3040 North Campbell Ave. #110, Tucson, Arizona 85719
(Address of principal executive offices) (Zip Code)

(520) 898-0020
Registrant’s telephone number, including area code

N/A
(Former name or former address, if changed since last report)


Check the appropriate box below if the Form 8-K is intended to simultaneously satisfy the filing obligation of the registrant under any of the following provisions:


o Written communications pursuant to Rule 425 under the Securities Act (17 CFR 230.425)
o Soliciting material pursuant to Rule 14a-12 under the Exchange Act (17 CFR 240.14a-12)
o Pre-commencement communications pursuant to Rule 14d-2(b) under the Exchange Act (17 CFR 240.14d-2(b))
o Pre-commencement communications pursuant to Rule 13e-4(c) under the Exchange Act (17 CFR 240.13e-4(c))



 
 

 
 
Item 1.01 Entry into a Material Definitive Agreement.
 
Effective September 5, 2012, we entered into a consulting and professional service agreement with NuWa Group LLC, whereby NuWa will provide us with corporate advisory, corporate finance, strategic planning, marketing and related advisory services in consideration for the issuance of 500,000 shares of restricted common stock of our company, which are due and issuable within 10 days of the effective date.
 
The term of the agreement is for a period of 6 months, provided, however, that we may extend the agreement for a successive 6 month period.
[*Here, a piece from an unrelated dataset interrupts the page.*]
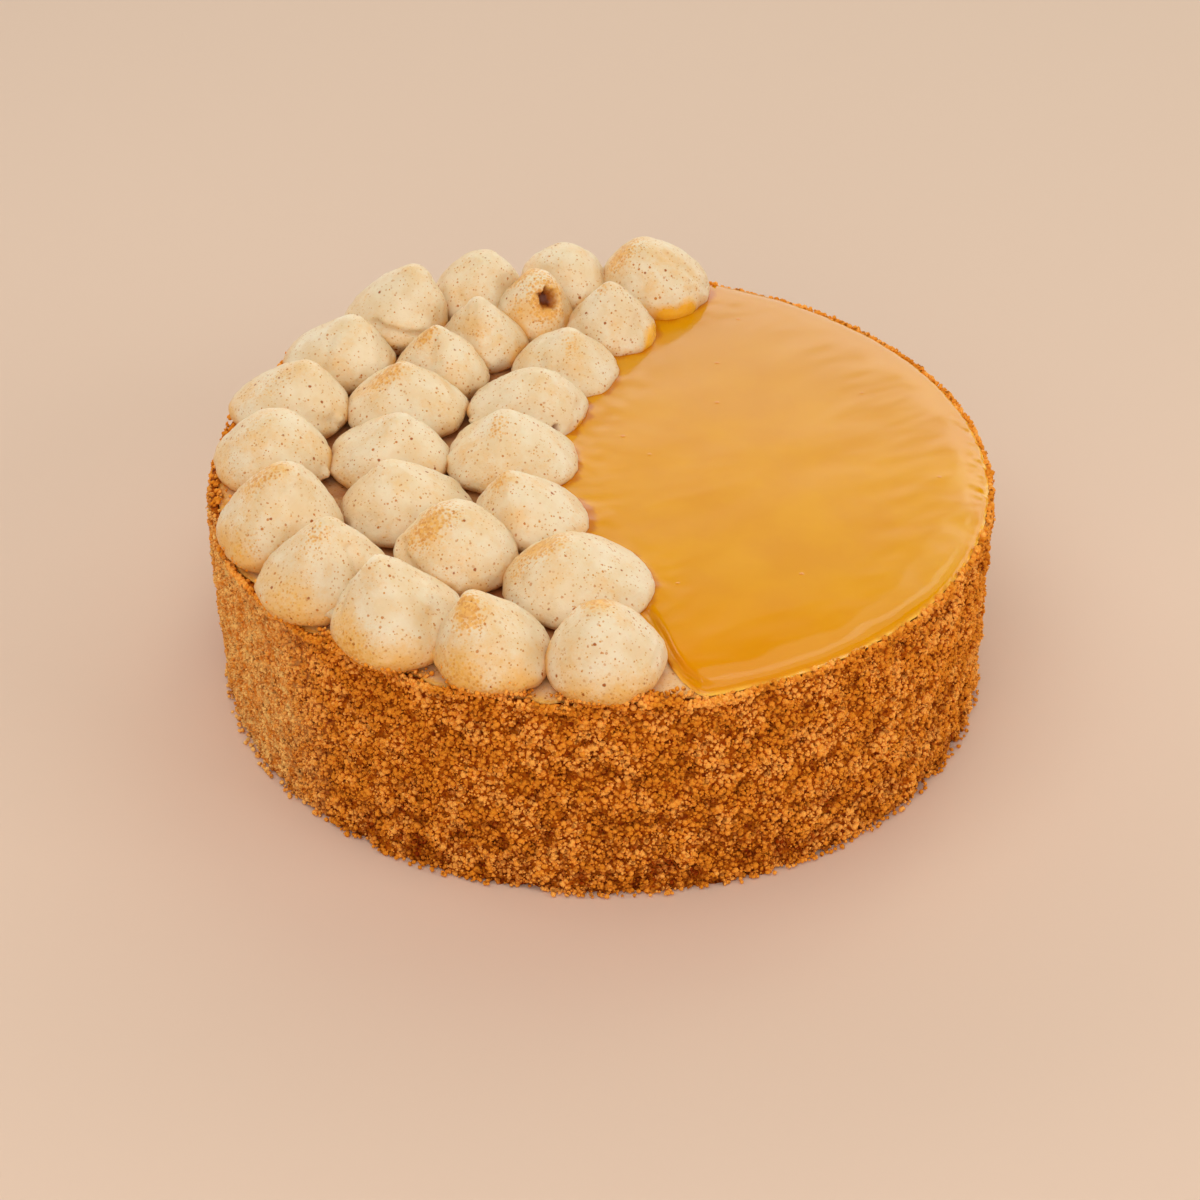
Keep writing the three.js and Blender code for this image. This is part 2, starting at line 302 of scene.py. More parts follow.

If we decide to extend the agreement, as consideration we will issue and additional 500,000 shares of restricted common stock of our company on the same delivery schedule.
 
NuWa Group LLC is a U.S. person and we expect rely on Rule 506 of Regulation D and/or Section 4(2) of the Securities Act of 1933 to issue the shares of our common stock.
 
Please review the consulting and professional service agreement, filed as Exhibits 10.1 to this current report on Form 8-K, for a complete description of all of the terms and conditions of the agreement.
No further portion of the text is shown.